## Work to do
From the records below, copy out exactly the lines from the one containing "const part = new THREE.Group();" to the one containing "depsgraph = bpy.context.evaluated_depsgraph_get()", both included. Add nothing else.

Collection entries:
>>>>>

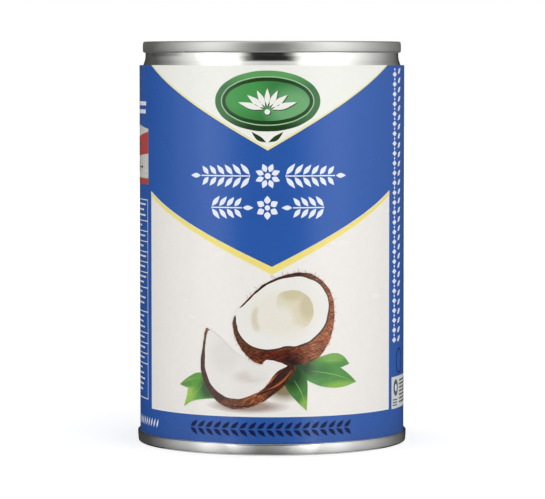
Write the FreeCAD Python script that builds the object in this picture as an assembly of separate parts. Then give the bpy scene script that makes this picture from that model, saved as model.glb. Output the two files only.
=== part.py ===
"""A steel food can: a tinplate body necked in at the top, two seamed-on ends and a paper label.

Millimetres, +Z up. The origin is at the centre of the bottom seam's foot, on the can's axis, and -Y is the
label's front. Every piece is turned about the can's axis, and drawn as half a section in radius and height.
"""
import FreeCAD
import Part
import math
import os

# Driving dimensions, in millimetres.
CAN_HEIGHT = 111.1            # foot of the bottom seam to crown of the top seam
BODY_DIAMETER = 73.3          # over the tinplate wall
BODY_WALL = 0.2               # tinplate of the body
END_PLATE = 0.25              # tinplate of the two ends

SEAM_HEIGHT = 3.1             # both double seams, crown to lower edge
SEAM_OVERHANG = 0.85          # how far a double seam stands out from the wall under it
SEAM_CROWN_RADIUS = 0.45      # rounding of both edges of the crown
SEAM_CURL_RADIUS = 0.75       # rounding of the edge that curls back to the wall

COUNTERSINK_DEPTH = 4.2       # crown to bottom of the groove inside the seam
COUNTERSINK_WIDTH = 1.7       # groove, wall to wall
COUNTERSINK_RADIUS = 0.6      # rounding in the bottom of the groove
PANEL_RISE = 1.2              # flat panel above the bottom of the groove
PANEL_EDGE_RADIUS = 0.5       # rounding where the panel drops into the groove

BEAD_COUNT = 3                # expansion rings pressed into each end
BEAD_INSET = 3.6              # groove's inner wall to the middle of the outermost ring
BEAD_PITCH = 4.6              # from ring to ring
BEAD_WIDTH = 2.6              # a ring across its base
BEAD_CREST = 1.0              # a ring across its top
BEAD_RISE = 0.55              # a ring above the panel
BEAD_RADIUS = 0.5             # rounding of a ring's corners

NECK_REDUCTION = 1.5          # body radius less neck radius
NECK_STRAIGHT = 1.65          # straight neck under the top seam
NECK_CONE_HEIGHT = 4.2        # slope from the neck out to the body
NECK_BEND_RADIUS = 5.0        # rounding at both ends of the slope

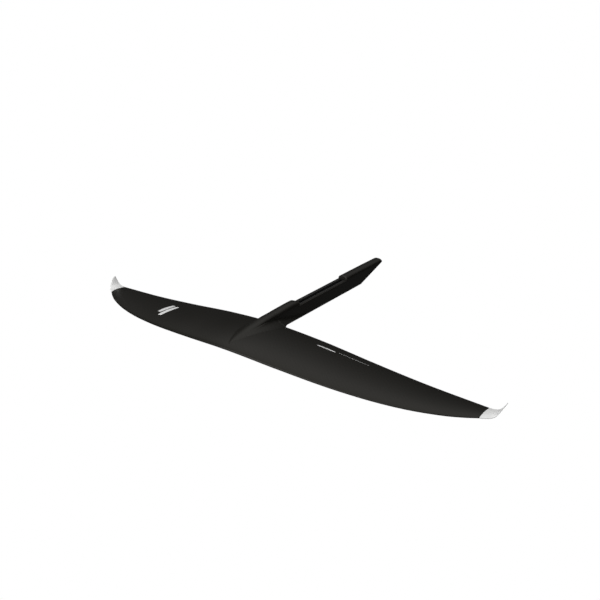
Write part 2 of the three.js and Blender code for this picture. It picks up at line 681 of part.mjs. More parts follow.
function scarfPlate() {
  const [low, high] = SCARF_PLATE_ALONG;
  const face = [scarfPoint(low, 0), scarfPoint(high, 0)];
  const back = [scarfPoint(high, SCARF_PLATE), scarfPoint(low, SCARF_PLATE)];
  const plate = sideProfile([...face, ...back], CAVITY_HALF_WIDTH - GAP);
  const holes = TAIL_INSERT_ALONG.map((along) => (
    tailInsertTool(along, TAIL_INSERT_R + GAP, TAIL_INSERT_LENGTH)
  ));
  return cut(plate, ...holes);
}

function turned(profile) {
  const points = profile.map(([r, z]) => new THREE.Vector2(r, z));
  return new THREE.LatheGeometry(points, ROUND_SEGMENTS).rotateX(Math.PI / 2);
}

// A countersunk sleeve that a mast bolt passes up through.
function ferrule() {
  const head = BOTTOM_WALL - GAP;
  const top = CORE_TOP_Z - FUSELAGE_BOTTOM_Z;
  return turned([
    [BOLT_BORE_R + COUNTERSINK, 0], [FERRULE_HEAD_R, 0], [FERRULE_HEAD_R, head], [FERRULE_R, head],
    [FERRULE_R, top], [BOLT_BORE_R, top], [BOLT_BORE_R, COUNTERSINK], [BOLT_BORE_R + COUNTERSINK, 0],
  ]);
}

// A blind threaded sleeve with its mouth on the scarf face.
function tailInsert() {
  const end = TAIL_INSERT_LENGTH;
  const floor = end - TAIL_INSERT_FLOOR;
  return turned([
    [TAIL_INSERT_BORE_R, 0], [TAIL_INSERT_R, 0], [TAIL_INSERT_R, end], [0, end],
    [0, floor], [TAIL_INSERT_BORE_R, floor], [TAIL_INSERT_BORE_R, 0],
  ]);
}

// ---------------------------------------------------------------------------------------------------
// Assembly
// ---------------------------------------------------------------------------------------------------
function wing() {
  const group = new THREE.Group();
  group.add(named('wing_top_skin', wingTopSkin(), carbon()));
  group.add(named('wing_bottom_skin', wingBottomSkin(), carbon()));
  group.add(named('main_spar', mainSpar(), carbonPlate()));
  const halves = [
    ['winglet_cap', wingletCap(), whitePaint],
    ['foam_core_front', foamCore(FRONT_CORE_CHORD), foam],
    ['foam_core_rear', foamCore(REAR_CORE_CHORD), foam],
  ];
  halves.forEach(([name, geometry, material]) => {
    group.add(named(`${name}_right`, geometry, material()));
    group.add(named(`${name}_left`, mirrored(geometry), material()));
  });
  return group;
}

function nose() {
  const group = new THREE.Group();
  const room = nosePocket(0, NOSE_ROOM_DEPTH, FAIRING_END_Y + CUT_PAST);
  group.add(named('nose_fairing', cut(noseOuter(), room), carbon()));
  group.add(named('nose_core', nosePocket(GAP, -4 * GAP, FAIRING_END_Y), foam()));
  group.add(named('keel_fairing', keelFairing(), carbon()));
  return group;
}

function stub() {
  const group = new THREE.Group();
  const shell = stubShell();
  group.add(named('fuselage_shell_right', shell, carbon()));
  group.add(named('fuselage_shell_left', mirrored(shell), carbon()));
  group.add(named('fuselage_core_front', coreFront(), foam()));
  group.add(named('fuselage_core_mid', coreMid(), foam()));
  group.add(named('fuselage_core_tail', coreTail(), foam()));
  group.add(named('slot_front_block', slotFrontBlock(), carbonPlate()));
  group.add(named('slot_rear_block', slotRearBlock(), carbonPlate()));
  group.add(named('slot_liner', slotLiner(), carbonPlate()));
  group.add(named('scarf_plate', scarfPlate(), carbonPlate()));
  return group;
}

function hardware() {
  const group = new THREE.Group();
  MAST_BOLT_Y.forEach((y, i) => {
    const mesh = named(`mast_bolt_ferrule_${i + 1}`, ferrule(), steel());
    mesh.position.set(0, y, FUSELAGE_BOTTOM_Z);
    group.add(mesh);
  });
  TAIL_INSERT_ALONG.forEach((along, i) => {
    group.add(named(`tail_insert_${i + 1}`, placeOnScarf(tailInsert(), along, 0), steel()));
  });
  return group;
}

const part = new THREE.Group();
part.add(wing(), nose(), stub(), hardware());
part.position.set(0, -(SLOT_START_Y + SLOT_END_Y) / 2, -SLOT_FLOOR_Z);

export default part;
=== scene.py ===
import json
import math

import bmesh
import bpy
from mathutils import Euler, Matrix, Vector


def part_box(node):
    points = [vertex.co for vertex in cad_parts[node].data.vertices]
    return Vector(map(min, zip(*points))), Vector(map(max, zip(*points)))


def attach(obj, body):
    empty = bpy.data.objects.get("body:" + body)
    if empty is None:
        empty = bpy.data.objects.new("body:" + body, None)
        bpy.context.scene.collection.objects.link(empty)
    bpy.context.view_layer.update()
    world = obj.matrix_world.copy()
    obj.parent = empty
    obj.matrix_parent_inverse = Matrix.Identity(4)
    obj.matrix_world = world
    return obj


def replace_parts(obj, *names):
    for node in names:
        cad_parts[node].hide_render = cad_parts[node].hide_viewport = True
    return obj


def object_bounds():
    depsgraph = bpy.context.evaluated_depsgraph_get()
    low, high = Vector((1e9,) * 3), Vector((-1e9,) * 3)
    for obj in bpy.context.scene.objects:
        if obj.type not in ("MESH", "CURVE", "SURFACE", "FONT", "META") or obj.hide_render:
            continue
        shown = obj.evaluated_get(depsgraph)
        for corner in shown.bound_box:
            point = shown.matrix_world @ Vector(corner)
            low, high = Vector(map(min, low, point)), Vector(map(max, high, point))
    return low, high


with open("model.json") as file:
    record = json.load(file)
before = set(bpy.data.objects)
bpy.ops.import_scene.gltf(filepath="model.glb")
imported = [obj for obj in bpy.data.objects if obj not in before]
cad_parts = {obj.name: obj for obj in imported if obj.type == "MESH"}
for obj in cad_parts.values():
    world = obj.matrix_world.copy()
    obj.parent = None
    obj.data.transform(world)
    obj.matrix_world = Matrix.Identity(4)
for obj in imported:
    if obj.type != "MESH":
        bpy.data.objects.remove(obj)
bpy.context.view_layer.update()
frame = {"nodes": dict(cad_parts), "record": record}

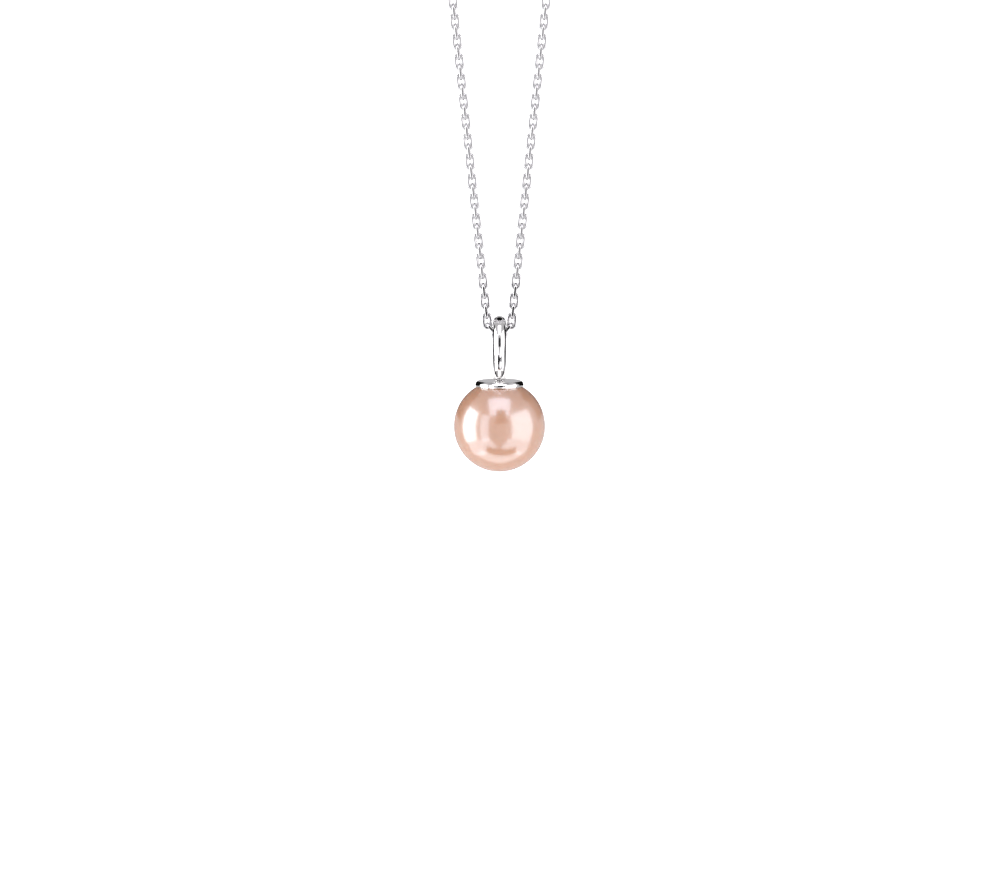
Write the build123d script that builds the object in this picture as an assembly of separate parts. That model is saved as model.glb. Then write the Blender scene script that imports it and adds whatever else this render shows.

<<<<<

## Reply to the task
const part = new THREE.Group();
part.add(wing(), nose(), stub(), hardware());
part.position.set(0, -(SLOT_START_Y + SLOT_END_Y) / 2, -SLOT_FLOOR_Z);

export default part;
=== scene.py ===
import json
import math

import bmesh
import bpy
from mathutils import Euler, Matrix, Vector


def part_box(node):
    points = [vertex.co for vertex in cad_parts[node].data.vertices]
    return Vector(map(min, zip(*points))), Vector(map(max, zip(*points)))


def attach(obj, body):
    empty = bpy.data.objects.get("body:" + body)
    if empty is None:
        empty = bpy.data.objects.new("body:" + body, None)
        bpy.context.scene.collection.objects.link(empty)
    bpy.context.view_layer.update()
    world = obj.matrix_world.copy()
    obj.parent = empty
    obj.matrix_parent_inverse = Matrix.Identity(4)
    obj.matrix_world = world
    return obj


def replace_parts(obj, *names):
    for node in names:
        cad_parts[node].hide_render = cad_parts[node].hide_viewport = True
    return obj


def object_bounds():
    depsgraph = bpy.context.evaluated_depsgraph_get()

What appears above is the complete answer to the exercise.